**Challenge**.
Write out, word for word, only the data from its first line to the line containing "V = FreeCAD.Vector".

[A block of data]
+ + + + + + +

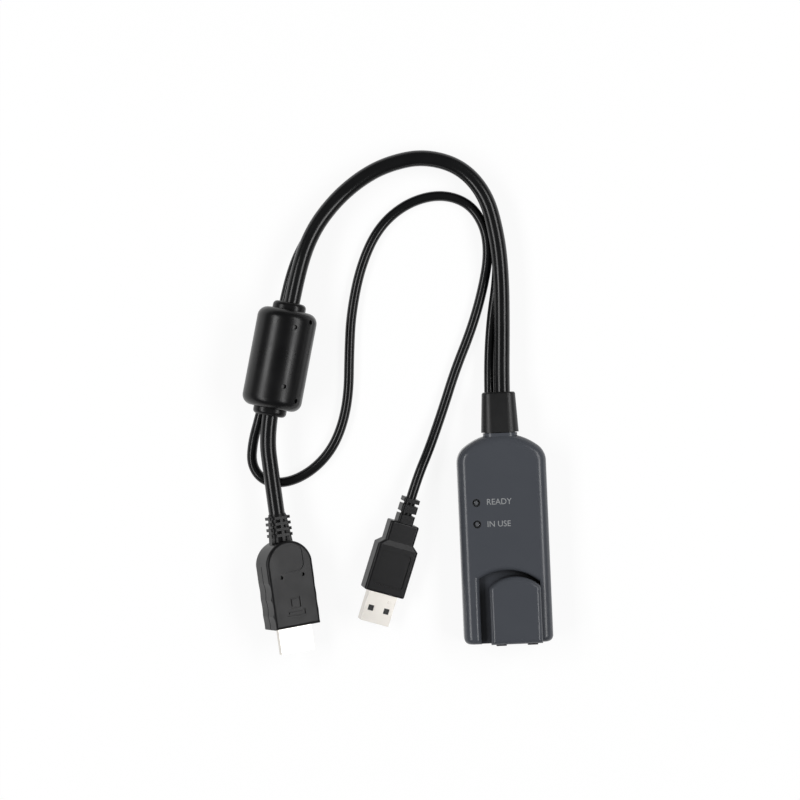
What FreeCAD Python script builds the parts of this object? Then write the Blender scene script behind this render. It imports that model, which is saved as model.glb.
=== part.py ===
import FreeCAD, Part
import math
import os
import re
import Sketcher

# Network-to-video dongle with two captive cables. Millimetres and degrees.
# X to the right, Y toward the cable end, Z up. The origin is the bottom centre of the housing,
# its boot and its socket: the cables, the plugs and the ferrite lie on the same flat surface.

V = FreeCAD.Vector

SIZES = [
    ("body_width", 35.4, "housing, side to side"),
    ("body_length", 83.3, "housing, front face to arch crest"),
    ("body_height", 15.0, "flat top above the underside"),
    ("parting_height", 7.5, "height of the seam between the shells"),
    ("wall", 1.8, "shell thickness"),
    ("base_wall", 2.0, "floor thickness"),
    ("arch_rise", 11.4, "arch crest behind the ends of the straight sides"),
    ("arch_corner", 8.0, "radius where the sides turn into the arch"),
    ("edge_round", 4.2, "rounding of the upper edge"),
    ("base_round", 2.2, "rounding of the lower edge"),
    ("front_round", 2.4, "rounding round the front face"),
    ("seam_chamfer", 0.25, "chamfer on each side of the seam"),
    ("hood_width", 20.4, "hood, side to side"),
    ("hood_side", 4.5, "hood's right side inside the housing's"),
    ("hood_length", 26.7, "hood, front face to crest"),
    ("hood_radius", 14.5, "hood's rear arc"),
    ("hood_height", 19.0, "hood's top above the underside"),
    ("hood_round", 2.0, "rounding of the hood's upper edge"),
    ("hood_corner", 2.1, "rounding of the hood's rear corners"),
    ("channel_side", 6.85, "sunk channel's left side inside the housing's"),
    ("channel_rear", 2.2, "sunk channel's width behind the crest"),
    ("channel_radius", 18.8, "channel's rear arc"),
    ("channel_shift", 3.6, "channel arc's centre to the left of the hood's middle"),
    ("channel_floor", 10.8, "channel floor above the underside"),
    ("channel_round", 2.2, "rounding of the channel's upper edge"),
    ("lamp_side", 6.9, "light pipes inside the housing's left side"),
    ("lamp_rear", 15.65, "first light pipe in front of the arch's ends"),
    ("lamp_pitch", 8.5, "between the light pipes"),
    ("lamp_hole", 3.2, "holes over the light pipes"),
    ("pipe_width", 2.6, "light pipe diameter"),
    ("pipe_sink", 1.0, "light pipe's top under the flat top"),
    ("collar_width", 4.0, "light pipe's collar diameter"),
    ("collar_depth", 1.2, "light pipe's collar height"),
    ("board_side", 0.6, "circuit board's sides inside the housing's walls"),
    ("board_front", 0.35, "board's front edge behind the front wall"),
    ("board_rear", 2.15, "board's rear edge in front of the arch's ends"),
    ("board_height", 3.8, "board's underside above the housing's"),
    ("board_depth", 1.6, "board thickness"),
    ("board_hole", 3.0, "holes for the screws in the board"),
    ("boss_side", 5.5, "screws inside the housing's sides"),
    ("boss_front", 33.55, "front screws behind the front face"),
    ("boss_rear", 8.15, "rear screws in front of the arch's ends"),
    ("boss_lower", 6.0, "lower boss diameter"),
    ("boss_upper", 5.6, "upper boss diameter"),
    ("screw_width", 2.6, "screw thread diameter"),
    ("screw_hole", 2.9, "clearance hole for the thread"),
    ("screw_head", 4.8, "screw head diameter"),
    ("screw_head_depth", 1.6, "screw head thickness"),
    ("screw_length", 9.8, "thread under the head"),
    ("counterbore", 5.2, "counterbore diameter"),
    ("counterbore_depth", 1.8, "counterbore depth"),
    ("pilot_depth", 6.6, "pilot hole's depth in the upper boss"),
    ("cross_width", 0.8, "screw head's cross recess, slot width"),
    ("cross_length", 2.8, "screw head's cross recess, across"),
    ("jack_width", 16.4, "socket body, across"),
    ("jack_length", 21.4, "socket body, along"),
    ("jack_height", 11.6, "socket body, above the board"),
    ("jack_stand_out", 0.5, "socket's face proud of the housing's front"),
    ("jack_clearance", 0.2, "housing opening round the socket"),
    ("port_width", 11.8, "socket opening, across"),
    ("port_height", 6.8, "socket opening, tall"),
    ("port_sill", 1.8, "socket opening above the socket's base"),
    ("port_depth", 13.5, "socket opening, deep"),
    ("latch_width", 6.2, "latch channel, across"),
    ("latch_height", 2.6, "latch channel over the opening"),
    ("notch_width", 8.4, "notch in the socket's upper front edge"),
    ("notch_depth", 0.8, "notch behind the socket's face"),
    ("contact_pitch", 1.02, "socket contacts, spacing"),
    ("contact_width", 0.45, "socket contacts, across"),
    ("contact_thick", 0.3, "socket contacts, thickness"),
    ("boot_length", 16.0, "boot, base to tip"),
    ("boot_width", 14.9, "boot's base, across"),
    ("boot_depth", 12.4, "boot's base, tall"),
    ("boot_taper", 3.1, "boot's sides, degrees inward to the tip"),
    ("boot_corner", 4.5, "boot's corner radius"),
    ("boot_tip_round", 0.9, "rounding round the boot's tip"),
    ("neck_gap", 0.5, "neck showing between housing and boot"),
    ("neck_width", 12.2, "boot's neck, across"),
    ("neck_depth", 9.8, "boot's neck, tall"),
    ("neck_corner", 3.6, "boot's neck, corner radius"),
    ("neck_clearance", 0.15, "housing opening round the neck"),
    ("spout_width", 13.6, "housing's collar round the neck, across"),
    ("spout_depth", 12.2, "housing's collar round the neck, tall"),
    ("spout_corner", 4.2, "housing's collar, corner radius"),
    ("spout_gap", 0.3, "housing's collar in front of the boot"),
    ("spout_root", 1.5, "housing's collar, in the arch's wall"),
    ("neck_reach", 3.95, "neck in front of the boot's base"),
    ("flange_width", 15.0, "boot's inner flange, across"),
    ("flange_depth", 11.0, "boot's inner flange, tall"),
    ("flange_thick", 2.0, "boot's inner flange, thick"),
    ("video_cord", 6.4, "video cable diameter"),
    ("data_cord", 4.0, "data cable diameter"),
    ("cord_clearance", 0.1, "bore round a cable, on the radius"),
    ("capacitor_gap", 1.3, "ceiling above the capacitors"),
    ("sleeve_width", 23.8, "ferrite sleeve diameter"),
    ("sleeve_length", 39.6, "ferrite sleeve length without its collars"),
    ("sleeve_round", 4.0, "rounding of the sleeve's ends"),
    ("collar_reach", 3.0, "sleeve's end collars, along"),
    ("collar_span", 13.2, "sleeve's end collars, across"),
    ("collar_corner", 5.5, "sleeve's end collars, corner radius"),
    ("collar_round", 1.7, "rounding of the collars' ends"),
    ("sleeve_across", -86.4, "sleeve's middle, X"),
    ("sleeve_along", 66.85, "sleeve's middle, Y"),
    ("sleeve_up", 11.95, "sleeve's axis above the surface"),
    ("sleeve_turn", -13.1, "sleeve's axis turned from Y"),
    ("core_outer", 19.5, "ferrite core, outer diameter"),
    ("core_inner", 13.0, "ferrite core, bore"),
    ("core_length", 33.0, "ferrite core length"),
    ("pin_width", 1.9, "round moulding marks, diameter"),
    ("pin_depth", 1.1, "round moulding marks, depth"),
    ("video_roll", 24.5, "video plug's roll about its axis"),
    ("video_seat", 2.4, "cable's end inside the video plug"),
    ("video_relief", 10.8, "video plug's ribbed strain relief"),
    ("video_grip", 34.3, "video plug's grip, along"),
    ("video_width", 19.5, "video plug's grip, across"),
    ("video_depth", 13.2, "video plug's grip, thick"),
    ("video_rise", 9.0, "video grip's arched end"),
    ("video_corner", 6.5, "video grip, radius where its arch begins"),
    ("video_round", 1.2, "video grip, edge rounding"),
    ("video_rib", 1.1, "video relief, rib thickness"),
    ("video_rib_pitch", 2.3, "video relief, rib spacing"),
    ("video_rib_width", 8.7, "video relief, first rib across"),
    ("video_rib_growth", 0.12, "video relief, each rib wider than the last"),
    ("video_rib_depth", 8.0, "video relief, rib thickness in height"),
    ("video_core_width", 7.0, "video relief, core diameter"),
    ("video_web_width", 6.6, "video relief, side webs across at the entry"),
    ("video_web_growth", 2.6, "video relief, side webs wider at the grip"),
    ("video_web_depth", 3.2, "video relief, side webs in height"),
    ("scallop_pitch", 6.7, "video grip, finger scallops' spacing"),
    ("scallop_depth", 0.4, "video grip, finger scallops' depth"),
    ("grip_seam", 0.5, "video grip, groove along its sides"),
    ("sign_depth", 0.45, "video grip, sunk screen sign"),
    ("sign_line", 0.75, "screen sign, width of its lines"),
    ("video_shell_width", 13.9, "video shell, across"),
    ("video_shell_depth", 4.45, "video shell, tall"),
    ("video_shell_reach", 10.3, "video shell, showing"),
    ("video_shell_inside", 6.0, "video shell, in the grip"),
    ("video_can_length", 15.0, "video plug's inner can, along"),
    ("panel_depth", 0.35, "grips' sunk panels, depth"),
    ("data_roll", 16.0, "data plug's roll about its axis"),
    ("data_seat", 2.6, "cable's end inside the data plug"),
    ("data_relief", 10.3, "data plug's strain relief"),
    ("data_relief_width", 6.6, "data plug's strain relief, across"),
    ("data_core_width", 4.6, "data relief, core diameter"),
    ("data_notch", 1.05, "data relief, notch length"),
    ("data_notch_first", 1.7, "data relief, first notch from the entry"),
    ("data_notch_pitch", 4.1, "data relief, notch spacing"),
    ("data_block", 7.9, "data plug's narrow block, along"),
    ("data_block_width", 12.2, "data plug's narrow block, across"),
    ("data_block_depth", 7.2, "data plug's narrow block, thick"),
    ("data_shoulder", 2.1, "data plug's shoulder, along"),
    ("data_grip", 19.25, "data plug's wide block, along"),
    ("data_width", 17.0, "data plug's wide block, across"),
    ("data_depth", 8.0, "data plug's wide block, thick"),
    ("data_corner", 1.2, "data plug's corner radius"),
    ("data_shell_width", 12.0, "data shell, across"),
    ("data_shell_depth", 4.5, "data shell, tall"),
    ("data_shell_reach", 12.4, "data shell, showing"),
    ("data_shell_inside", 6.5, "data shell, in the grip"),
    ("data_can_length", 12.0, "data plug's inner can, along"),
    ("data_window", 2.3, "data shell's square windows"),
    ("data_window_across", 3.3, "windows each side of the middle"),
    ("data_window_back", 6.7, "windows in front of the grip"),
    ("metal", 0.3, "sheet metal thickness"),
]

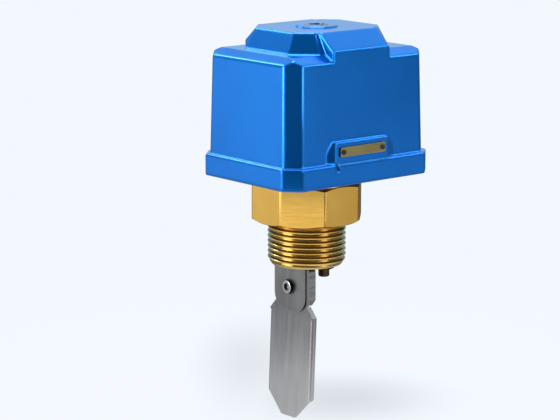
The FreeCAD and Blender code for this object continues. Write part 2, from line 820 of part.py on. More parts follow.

+ + + + + + +

**Right answer**.
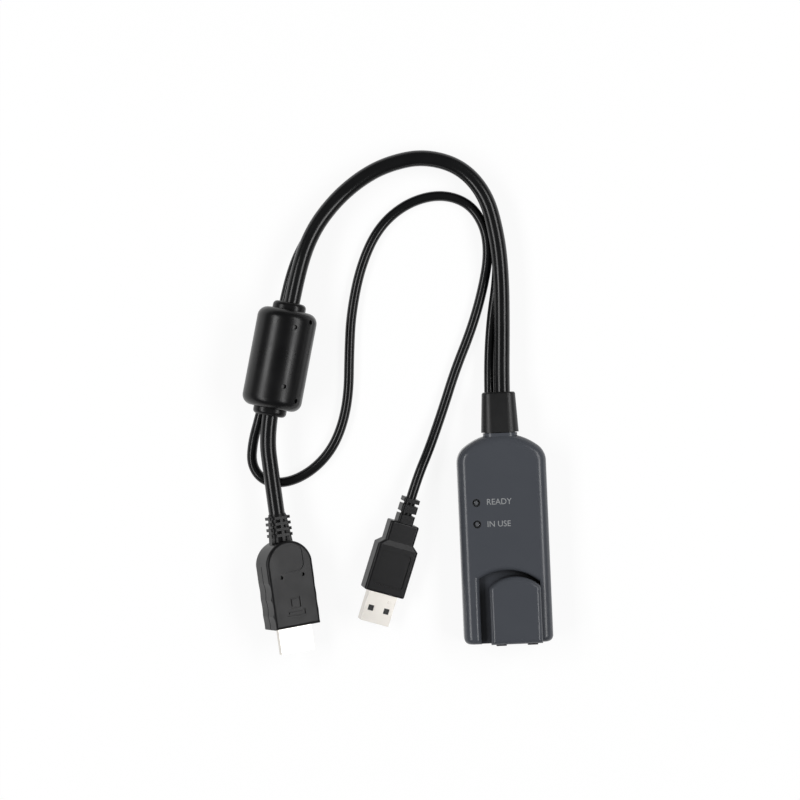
What FreeCAD Python script builds the parts of this object? Then write the Blender scene script behind this render. It imports that model, which is saved as model.glb.
=== part.py ===
import FreeCAD, Part
import math
import os
import re
import Sketcher

# Network-to-video dongle with two captive cables. Millimetres and degrees.
# X to the right, Y toward the cable end, Z up. The origin is the bottom centre of the housing,
# its boot and its socket: the cables, the plugs and the ferrite lie on the same flat surface.

V = FreeCAD.Vector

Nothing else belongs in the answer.